4. The second submission made by the learned Counsel for the appellant was that the identity of case property does not stand established, for that statement of PW3 is crucial. During his examination recorded on 18.11.2003, the Court observed that the seals were not legible.
5. I find no force in these arguments. I have perused the CFSL report Mark-A. It clearly reads that at serial number 9, that the condition of sealed parcels were found intact and tallied with the specimen seals. It is not the case property but the sample which is more significant. The seal of the case property may get disturbed while these are brought to the Court or kept in the malkhana. Seals also get disturbed due to wear and tear of the time. The CFSL report shows that the exhibits 1-6 produced before it were identified as ganja after analysis by Chemical, Thin Layer Chromatographic and Gas Chromatographic methods. In case the appellant has got some doubt about the case property which was exhibited before the trial court, he should have made request to the Court that the case property should be re-examined before the CFSL analyst. Consequently, this ground, too, does not ensure in favor of the appellant.
6. The next submission made by the learned Counsel for the appellant was that only police officers have supported the prosecution case. He pointed out that absence of independent evidence adds another spoke in the wheel of doubt.
7. I am unable to locate substance in this argument. Firstly, learned Counsel for the appellant himself admitted that there is no evidence of enmity or hostility between the appellant and the police. Secondly, there are number of authorities which clearly go to show that under these circumstances reliance should be placed on the official testimony. In State Govt. of N.C.T. of Delhi v. Sunil Kumar 2001 (1) C.C. Cases (SC) 6, the Apex Court was pleased to hold:
Hence, it is a fallacious impression that when recovery is effected pursuant to any statement made by the accused the document prepared by the Investigating Officer contemporaneous with such recovery must necessarily be attested by independent witnesses.

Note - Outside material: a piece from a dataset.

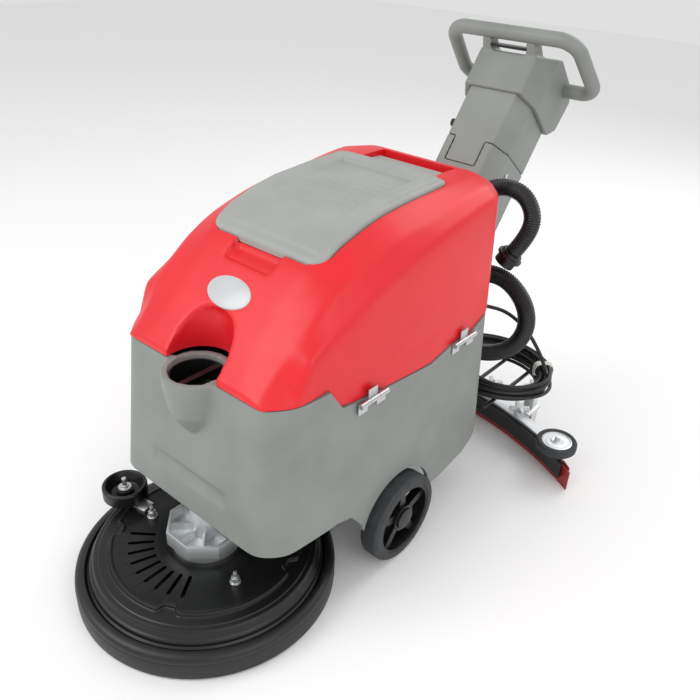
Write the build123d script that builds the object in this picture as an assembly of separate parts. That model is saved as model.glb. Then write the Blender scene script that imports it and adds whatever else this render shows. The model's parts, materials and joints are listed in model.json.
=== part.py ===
from build123d import *
import os
from math import sin, cos, tan, atan2, radians, degrees, pi

# Walk-behind floor scrubber, machine axes: -Y is the front (brush deck), +Y the rear (operator),
# +X the side with the tank hinges, +Z up from the floor. Lengths are in millimetres.
# Every piece is worked out with y = 0 at the wheel axle and is moved to the footprint's middle at the end.

os.makedirs("parts", exist_ok=True)

# ---------------------------------------------------------------- driving dimensions
WHEEL_R = 100.0            # main wheel, 8 inch
WHEEL_W = 46.0
WHEEL_OUT_X = 270.0        # outer face of a wheel
TYRE_DEPTH = 20.0
TYRE_CHAMFER = 6.0
AXLE_R = 10.0
AXLE_Z = WHEEL_R

DECK_Y = -313.6            # middle of the brush deck
SKIRT_R = 262.0            # outside of the deck's rubber skirt
SKIRT_BOTTOM = 3.0
SKIRT_TOP = 58.0
COVER_IN = 24.0            # the cover's wall ends this far inside the skirt
COVER_SLOPE = 13.5         # and draws in by this much up to its rim
COVER_SHOULDER = 36.5      # width of the shoulder round the raised middle
COVER_RIM_Z = 82.0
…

Of course, if any such statement leads to recovery of any article it is open to the Investigating Officer to take the signature of any person present at that time, on the document prepared for such recovery. But if no witness was present or if no person had agreed to affix his signature on the document, it is difficult to lay down, as a proposition of law, that the document so prepared by the police officer must be treated as tainted and the recovery evidence unreliable. The court has to consider the evidence of the Investigating Officer who deposed to the fact of recovery based on the statement elicited from the accused on its own worth.
We feel that it is an archaic notion that actions of the police officer should be approached with initial distrust. We are aware that such a notion was lavishly entertained during British period and policemen also knew about it. Its hand over persisted during post-independent years but it is time now to start placing at least initial trust on the actions and the documents made by the police. At any rate, the court cannot start with the presumption that the police records are untrustworthy. As a proposition of law the presumption should be the other way around. That official acts of the police have been regularly performed is a wise principle of presumption and recognized even by the legislature. Hence, when a police officer gives evidence in court that a certain article was recovered by him on the strength of the statement made by the accused it is open to the court to believe the version, to be correct if it is not otherwise shown to be unreliable. It is for the accused, through cross-examination of witnesses or through any other material, to show that the evidence of the police officer is either unreliable or at least unsafe to be acted upon in a particular case. If the court has any good reason to suspect the truthfulness of such records of the police the court could certainly take into account the fact that no other independent person was present at the time of recovery. But it is not a legally approvable procedure to presume the police action as unreliable to start with, no to jettison such action merely for the reason that police did not collect signatures of independent persons in the documents made contemporaneous with such actions.
8. Reliance was placed upon the statements of the police officers in the cases reported in Nathusingh v. State of Madhya Pradesh ; Ahir Raja Kohmia v. State of Sorashtra ; T. Shankar Prasad v. State of Andhra Pradesh Crl. Appeal No. 909 of 1997, decided by Hon'ble Supreme Court on 12.01.2004; Dalbir Kaur and Ors. v. State of Punjab 1977 Cr.L.J. 273 (SC); State of Kerala v. M.M. Mathew ; M. Prabhulal v. The Assistant Director DRI 2003 (3) CC Cases (SC) 67; Takhaji Hiraji v. Thakore Kubersing Chamansing and Ors. 2001 IV AD (SC) 393; State of U.P. v. Anil Singh , Pal Singh and Ors. v. State of U.P. .
9. The last submission made by the learned Counsel for the appellant was that under the new amendment, no maximum sentence has been prescribed but the Court can award sentence up to ten years. He explained that the appellant is already incarcerated in Jail for the last more than three years and it should be ordered that he be released on the imprisonment already undergone.
10. I see no merit in these arguments. It may be recalled that the appellant was found in possession of as much as 50 kilograms of ganja. The lower court has already taken a lenient view. Thus, the appeal has no merits and, therefore, the same is hereby dismissed.